- **Records for this exercise**
· · ·
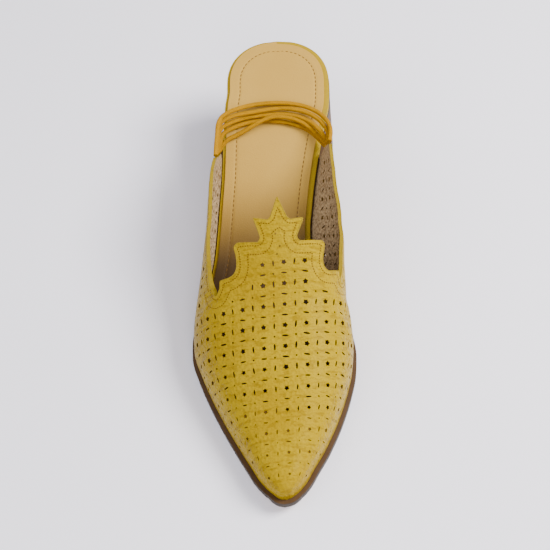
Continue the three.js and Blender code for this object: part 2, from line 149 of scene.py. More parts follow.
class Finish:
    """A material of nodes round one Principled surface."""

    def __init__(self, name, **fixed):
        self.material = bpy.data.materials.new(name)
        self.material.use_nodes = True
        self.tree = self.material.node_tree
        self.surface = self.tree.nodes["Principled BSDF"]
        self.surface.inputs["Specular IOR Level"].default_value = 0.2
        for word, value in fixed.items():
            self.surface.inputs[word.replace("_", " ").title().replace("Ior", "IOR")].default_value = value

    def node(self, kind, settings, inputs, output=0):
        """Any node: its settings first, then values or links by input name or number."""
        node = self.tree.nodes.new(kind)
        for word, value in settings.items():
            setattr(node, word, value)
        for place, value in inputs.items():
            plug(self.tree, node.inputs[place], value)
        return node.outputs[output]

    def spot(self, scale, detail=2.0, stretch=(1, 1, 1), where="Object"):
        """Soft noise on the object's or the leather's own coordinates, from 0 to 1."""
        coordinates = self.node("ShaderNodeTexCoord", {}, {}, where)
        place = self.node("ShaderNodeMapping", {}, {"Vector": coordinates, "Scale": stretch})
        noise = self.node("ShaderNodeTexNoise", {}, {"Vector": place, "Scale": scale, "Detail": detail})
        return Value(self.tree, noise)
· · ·
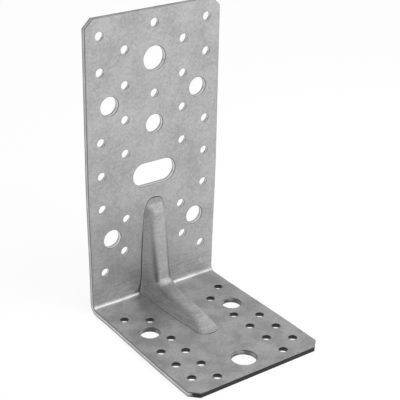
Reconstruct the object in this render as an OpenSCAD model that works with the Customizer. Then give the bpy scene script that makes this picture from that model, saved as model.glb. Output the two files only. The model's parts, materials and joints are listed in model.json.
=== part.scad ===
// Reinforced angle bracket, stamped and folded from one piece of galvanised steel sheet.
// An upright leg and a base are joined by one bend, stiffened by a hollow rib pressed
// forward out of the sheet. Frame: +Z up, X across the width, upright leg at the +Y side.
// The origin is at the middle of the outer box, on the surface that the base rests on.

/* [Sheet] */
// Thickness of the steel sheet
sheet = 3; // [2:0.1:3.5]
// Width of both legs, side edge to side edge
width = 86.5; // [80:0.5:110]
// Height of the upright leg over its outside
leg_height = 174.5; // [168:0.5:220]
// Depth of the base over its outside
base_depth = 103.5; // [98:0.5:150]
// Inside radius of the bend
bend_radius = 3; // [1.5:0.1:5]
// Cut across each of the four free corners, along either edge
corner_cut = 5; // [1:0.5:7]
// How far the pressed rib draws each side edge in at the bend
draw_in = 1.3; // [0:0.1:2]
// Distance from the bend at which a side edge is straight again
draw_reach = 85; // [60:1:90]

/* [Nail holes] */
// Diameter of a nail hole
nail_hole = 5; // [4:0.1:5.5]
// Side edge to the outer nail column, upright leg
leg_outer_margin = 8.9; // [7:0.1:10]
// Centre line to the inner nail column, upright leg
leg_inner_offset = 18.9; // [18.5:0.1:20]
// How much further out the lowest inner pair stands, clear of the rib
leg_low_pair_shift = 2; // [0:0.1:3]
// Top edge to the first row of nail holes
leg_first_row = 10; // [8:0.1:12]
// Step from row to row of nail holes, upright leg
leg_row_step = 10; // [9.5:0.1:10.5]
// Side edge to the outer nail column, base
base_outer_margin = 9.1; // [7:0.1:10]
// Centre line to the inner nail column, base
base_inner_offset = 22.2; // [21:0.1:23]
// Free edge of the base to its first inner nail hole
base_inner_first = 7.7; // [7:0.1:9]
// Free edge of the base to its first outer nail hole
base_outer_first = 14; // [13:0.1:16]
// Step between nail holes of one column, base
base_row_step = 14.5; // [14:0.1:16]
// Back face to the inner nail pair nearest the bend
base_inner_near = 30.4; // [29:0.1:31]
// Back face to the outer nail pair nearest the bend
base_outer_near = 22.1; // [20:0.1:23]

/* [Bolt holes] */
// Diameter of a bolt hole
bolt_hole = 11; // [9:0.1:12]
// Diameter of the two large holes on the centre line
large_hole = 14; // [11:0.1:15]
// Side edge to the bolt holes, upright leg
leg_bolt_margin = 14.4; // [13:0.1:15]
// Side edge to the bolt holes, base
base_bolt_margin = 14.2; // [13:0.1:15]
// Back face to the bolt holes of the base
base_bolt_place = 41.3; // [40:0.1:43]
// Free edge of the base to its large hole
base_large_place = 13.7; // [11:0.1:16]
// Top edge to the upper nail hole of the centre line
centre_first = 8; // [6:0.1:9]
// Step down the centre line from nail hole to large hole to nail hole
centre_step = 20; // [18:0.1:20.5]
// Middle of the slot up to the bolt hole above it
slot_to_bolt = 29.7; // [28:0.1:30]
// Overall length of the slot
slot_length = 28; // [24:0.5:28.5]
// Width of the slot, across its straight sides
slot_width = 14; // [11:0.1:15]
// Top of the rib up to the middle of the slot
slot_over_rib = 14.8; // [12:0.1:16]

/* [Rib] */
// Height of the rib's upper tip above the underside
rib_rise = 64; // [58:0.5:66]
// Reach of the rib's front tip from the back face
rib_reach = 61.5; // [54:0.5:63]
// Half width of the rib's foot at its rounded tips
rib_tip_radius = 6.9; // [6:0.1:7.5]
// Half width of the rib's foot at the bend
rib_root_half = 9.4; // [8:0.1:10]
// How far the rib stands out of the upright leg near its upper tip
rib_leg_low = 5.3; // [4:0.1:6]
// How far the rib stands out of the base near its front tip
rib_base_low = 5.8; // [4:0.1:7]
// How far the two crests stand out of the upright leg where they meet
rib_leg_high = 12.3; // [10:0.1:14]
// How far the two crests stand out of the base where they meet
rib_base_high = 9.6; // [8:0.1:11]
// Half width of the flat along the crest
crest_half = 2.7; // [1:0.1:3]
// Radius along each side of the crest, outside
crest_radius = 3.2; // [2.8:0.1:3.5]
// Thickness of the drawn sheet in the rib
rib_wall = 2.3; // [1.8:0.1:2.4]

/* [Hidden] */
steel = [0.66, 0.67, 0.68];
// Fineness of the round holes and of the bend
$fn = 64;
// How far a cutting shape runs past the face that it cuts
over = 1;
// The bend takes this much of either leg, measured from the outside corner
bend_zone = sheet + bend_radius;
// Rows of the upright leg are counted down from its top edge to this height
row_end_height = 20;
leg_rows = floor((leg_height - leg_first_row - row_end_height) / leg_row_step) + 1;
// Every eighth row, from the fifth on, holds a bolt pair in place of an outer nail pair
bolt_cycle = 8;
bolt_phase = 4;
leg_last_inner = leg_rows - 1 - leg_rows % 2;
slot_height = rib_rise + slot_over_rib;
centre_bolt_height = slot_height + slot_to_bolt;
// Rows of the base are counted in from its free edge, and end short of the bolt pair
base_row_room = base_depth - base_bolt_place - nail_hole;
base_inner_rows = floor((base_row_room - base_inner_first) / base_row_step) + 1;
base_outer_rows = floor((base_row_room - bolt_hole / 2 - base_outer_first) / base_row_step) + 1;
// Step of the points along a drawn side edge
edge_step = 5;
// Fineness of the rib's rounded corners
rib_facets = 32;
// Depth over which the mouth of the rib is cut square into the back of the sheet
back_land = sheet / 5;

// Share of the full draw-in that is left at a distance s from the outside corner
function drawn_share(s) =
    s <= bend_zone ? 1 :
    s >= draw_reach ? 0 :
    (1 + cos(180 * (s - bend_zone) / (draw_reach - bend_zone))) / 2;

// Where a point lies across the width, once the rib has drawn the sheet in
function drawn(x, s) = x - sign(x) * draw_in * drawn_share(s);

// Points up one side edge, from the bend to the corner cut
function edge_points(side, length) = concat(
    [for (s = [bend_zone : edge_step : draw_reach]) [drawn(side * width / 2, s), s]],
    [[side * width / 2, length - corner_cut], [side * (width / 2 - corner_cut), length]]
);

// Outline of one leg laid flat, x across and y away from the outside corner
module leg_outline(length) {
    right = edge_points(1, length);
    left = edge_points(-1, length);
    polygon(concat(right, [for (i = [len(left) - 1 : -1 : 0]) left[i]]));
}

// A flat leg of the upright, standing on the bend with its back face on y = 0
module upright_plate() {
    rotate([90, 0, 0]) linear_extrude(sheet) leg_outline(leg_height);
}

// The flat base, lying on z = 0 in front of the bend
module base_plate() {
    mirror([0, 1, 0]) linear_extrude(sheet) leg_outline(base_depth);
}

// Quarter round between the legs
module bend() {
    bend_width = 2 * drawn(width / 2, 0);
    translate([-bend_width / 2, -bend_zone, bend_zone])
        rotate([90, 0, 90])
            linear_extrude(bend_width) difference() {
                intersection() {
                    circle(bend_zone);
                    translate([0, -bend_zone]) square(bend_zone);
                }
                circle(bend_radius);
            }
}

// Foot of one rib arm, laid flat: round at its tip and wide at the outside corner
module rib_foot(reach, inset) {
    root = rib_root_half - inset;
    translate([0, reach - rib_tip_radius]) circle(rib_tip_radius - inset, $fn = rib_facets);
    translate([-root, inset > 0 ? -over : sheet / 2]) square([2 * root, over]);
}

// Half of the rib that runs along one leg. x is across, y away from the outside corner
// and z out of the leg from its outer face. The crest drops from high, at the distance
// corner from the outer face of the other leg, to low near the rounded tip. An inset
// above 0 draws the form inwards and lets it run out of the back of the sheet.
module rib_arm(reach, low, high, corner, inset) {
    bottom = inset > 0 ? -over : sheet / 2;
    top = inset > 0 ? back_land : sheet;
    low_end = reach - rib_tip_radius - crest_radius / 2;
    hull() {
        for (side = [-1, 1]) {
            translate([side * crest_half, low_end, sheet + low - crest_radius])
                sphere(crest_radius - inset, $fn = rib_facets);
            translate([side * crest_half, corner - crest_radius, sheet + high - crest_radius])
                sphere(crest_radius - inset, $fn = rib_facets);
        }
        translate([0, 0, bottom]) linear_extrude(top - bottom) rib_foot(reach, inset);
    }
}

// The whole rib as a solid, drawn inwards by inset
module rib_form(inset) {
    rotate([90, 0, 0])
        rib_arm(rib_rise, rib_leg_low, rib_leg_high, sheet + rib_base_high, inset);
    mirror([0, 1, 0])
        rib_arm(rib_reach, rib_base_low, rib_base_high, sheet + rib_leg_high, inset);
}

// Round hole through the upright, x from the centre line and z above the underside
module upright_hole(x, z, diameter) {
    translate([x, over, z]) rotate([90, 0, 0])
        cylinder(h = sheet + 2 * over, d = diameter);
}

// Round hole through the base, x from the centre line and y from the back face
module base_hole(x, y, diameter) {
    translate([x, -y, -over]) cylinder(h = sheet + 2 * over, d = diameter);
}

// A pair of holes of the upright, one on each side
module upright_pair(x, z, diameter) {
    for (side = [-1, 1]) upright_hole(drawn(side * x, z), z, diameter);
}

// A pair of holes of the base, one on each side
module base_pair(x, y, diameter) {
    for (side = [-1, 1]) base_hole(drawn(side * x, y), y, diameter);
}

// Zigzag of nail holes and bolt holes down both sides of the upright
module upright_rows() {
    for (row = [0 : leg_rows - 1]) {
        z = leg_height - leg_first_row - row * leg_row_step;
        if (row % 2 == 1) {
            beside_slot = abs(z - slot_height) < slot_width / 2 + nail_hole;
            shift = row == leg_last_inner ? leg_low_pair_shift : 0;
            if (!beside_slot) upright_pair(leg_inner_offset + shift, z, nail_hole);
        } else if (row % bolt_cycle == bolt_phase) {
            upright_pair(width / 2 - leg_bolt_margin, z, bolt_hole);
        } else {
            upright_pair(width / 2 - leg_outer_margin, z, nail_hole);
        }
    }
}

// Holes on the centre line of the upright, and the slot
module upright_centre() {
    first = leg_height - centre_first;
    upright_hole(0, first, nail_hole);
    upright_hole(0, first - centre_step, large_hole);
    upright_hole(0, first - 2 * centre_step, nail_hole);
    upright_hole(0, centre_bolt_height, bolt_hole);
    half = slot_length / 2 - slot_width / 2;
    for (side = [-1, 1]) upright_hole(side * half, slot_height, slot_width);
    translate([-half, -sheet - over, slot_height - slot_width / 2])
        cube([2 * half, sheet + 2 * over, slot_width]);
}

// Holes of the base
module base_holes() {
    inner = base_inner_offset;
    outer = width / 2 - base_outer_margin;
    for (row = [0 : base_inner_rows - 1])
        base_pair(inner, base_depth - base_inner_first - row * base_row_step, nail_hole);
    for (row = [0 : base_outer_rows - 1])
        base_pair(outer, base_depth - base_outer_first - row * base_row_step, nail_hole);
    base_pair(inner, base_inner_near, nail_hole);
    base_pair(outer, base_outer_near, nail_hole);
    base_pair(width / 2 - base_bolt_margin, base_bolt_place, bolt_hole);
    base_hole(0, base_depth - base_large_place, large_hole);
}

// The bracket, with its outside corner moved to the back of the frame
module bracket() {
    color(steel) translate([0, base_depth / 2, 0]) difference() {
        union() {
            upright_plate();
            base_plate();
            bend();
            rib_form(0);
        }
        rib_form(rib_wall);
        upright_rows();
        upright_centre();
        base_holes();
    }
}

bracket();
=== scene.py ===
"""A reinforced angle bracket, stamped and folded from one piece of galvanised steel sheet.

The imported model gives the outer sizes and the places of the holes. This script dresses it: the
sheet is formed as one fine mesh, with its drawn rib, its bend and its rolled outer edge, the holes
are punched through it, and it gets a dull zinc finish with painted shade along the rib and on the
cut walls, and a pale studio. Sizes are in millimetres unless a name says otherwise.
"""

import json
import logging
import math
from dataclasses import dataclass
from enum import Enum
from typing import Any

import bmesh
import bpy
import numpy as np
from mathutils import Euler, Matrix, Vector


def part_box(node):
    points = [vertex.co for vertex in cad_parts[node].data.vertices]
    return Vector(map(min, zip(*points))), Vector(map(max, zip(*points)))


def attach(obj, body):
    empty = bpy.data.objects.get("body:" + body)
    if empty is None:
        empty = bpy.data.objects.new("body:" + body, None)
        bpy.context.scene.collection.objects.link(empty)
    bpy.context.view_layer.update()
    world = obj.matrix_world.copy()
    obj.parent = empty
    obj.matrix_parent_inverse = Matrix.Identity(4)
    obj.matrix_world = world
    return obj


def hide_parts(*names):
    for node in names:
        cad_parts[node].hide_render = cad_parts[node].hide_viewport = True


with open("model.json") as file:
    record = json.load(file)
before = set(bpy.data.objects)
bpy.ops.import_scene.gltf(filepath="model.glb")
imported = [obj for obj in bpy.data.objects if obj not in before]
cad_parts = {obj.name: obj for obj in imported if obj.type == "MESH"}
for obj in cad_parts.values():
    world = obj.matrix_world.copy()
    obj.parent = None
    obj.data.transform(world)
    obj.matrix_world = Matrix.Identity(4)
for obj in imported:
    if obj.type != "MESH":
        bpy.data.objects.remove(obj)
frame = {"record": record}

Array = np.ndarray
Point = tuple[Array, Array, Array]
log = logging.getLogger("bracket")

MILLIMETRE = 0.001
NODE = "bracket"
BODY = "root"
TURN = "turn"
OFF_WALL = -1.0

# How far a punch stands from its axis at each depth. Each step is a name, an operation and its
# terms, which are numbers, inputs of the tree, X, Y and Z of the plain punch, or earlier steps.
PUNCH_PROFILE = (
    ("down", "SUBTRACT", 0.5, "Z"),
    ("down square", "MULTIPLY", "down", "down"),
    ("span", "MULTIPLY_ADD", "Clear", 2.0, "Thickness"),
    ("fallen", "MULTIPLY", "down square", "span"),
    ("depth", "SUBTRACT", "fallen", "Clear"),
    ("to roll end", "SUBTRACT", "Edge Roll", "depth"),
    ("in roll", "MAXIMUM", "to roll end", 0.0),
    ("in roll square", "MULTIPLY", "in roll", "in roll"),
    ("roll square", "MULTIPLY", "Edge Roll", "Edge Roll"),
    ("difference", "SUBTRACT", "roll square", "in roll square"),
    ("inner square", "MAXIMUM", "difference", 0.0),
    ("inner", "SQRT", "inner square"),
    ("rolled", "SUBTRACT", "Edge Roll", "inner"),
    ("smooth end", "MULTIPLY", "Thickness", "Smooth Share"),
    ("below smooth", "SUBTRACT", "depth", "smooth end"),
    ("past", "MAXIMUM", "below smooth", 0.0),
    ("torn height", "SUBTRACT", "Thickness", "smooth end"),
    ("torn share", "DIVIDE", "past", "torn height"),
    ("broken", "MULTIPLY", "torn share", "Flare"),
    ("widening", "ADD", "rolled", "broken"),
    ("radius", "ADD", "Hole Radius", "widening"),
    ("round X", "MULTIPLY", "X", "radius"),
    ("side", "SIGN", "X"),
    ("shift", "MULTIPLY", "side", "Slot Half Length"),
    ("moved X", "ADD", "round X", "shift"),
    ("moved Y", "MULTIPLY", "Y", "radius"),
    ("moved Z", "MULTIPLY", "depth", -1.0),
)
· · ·
- **Objective**
Copy out precisely the lines from the line with "of the frame" to the line with "if empty is" in the material above, including those two lines and omitting all the rest.

- **Correct result**
// The bracket, with its outside corner moved to the back of the frame
module bracket() {
    color(steel) translate([0, base_depth / 2, 0]) difference() {
        union() {
            upright_plate();
            base_plate();
            bend();
            rib_form(0);
        }
        rib_form(rib_wall);
        upright_rows();
        upright_centre();
        base_holes();
    }
}

bracket();
=== scene.py ===
"""A reinforced angle bracket, stamped and folded from one piece of galvanised steel sheet.

The imported model gives the outer sizes and the places of the holes. This script dresses it: the
sheet is formed as one fine mesh, with its drawn rib, its bend and its rolled outer edge, the holes
are punched through it, and it gets a dull zinc finish with painted shade along the rib and on the
cut walls, and a pale studio. Sizes are in millimetres unless a name says otherwise.
"""

import json
import logging
import math
from dataclasses import dataclass
from enum import Enum
from typing import Any

import bmesh
import bpy
import numpy as np
from mathutils import Euler, Matrix, Vector


def part_box(node):
    points = [vertex.co for vertex in cad_parts[node].data.vertices]
    return Vector(map(min, zip(*points))), Vector(map(max, zip(*points)))


def attach(obj, body):
    empty = bpy.data.objects.get("body:" + body)
    if empty is None:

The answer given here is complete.